In terms of consumers, this principle applies to your messaging. By carefully choosing your messaging to show the benefits of your product or service, you incentivise the consumer to make the desired action, be that to click through to your site, sign up to your newsletter or make a purchase. Some examples of this could include:
- By signing up to our newsletter you’ll receive exclusive discounts – you’re giving them a chance to save money
- By choosing our product, 10% of the proceeds will be donated to our chosen charity – you’re matching their values and playing on their emotional need to help others
- By choosing our product you’ll be putting your health first – you’re playing on their emotional need to look after themselves and take care of their body
So as you can see from these examples, by carefully choosing your language you can drive more quality traffic through to your website, as well as persuading them to complete other desired actions such as making a purchase.
Combating decision paralysis through CTAs
By understanding that too much choice can cause decision paralysis, you can make sure that your content, be that your blog posts, adverts or social media posts, limit the amount of CTAs used. Too many calls to actions on one webpage can cause decision paralysis and actually have to opposite effect, causing the user to abandon your page more quickly and without taking action. This isn’t good for your bounce rate and as a result, your SEO.
Authority is hugely important for SEO and for driving customers to your website. As we said earlier, people are more likely to trust brands that have a good reputation, so are search engines like Google. By understanding this need for authority on both parts, you can ensure that your content links to trustworthy sites and that all information within is valid, proven and comes from a place of authority. This will help to boost your rankings and position your brand as an industry leader.
Providing social proof
Social proof and herd mentality plays a big part in the psychology of decision-making. People value the opinions of their peers and the feedback of others. As such, SEO professionals should utilise this knowledge by making use of social proof such as sharing testimonials on landing pages or social media. These can be slightly amended to include keywords where necessary.

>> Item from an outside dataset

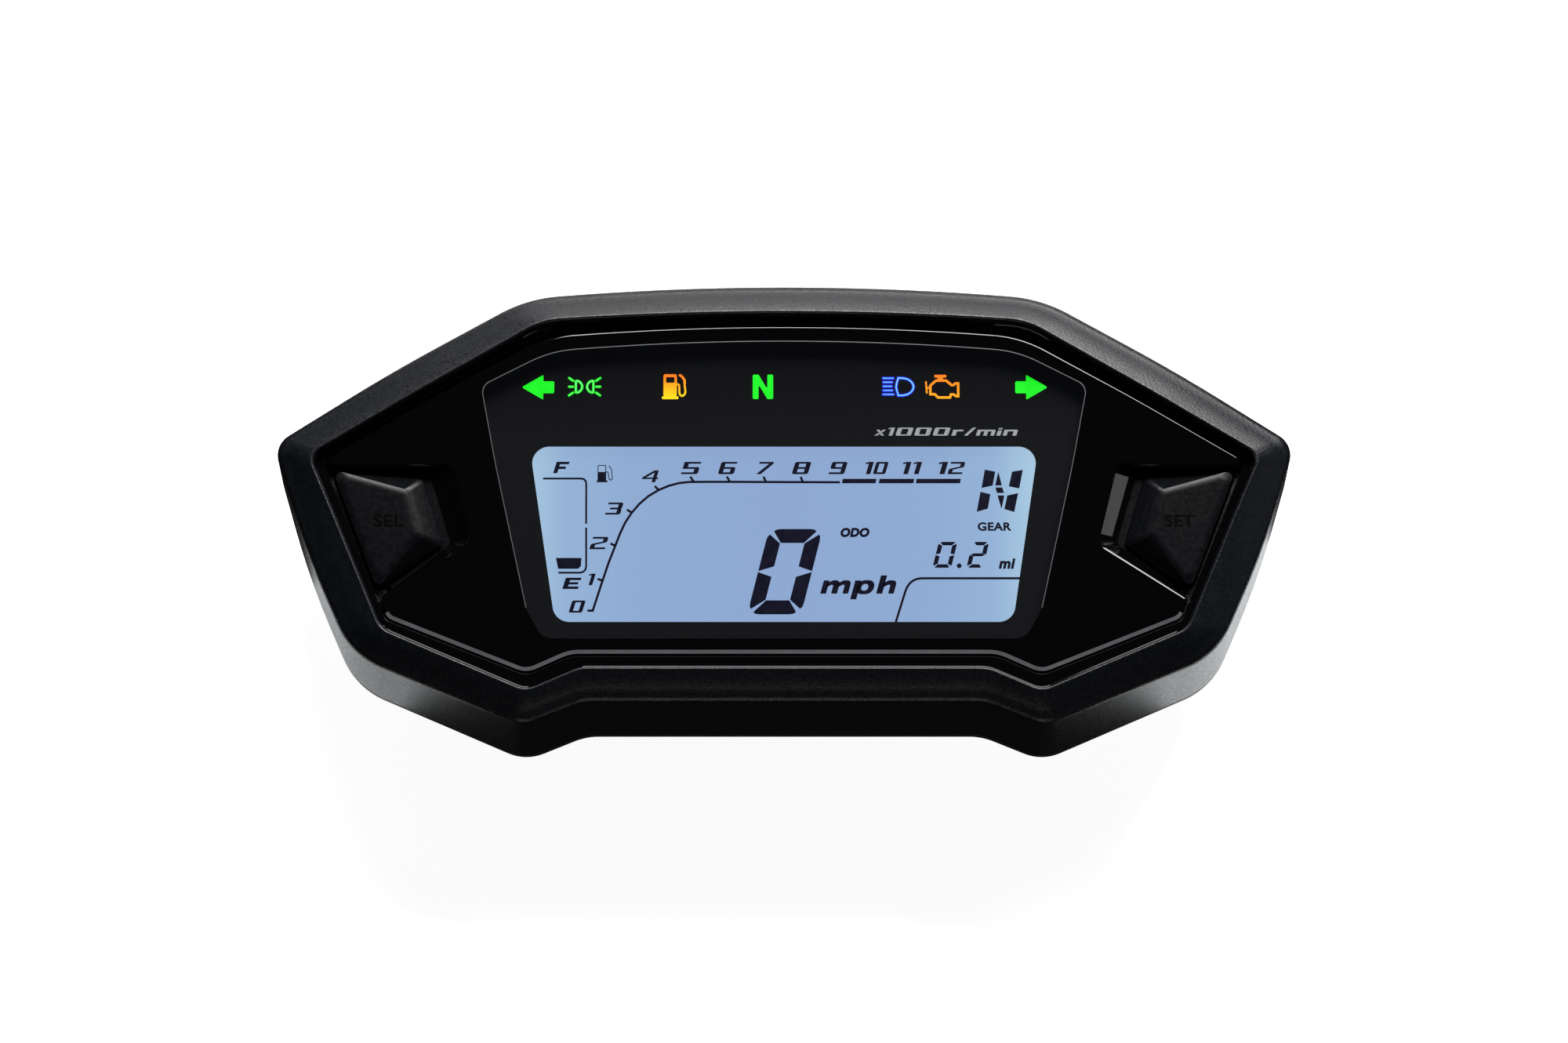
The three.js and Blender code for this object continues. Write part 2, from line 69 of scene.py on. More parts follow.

And last but certainly not least, an important part of SEO has always been offering real value and creating content that is of genuine interest to the target audience. Psychology helps us to better understand not only what the audience is searching for, but why they’re doing this and what they’re hoping to achieve.
Uncovering intent is the key to creating killer content that converts and believe it or not there’s a lot of psychology behind this. Search engines already have to do this, they need to be able to use keywords to understand what queries a user is running and which content is going to be most relevant to them.
This is done through algorithms of course, but by ensuring that you’re answering their questions or showing them products that solve their problems, you are more likely to achieve the desired reaction. This is also why keyword research is so important, so that Google is able to find and show your content in order to answer a user query.
Understanding the psychology behind consumer behaviour is vital for being able to anticipate their needs, create relevant content and understand how they make decisions. More and more, SEOs are getting to grips with this idea and the many principles we looked at above. This is a key concept in the ability to create an SEO strategy that generates a measurable return on investment.